Shore of Ko Phi Phi Don.

After time in Northern Thailand, it felt appropriate to take a break from the mountains and try to squeeze in some sunshine before rainy season goes into full effect. Unfortunately, the rain was taking over and our time in the Andaman Sea region was brief. However, American Buddha Co. did face some travel challenges that we wanted to share for any future visitors, no matter the season.

TRANSPORTATION: The travel to in this area was fairly expensive compared to the rest of the country. When arriving to the Phuket airport, factor in at least 600 baht taxi ride to Phuket Town. If you’re traveling from there to the islands, you then add transport to the pier, ferry tickets, cleaning tax upon arrival of any island (though it doesn't look like those funds are being put to use) and transport from there to your hotel or resort. $$$

 Tuk tuk ride from the pier in Ko Lanta to the resort.

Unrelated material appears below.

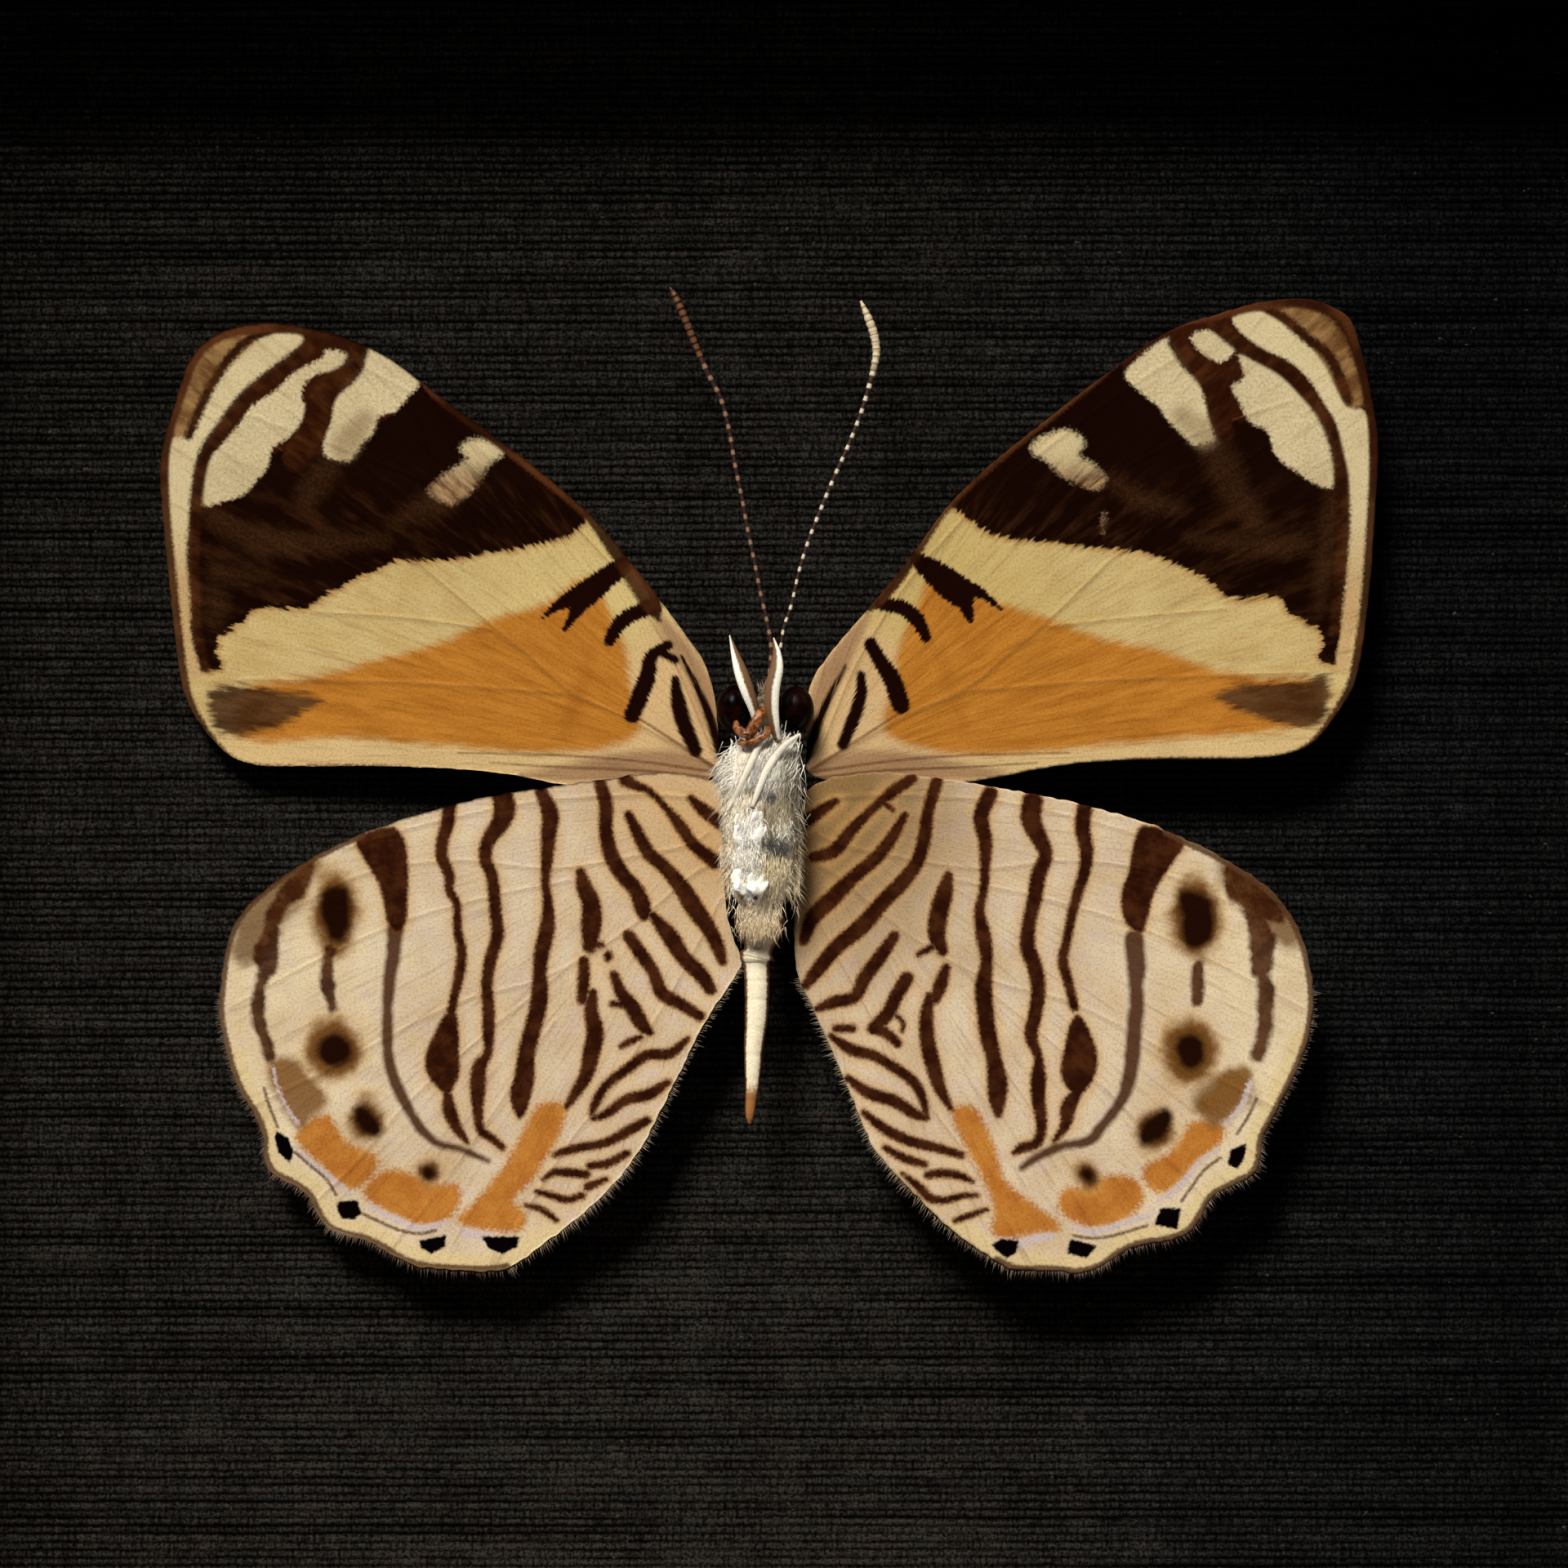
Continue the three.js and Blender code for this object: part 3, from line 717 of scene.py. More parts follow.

Tuk tuk ride from the pier in Ko Lanta to the resort.

ACCOMMODATIONS: The accommodations are not nearly as nice for the same prices you're paying in Northern Thailand — most are overused, under-managed, dirty and most likely under some sort of unsafe construction without notice.

 Construction outside our hotel room.

Construction outside our hotel room.

EATING: In regards to food, there were very few options that appear clean or safe to eat. By no means do we snuff at mom & pop stands/restaurants — that's the fun of travel — but the infrastructure in this region does not support cleanliness for food preparation. We settled on a lot of cup of noodles 😔  

 Late night snacks for the daring and adventurous. 

Late night snacks for the daring and adventurous. 


SERVICE: Unfortunately, you can’t keep expectations too high for hospitality — that picture was quickly painted for us when stepping off our overpriced public ferry onto the pier and having a woman scream into a megaphone for a 20 baht cleaning tax. Tourism had definitely hit this region too fast, which has brought greed  to the people here. Very few were willing to help answer questions or make honest recommendations, which is completely different from our experiences up North. 

As a younger traveler, these things might not be as important. Phi Phi definitely seemed enjoyable for Westerners who are looking to snorkel by day and play beer pong or bong beers by night. For us, sadly those days have passed. 

The biggest disappointment was the pollution. All of the sidewalks, piers, beaches, hotels and restaurants are littered with trash. It doesn't quite live up to the photos depicted on Instagram or Facebook. Unfortunately, it doesn't seem the government is doing anything to preserve or clean the region. 

 Garbage pile outside of out hotel property.

Garbage pile outside of out hotel property.

The American Buddha Co. suggestion: if you were to come to this region and you want to relax, you might need to spend the extra bucks and privatize your trip: transport, accommodations, guides, etc. Or maybe look for other islands all together and hope that the government uses those cleaning tax dollars to help preserve what natural beauty is left here.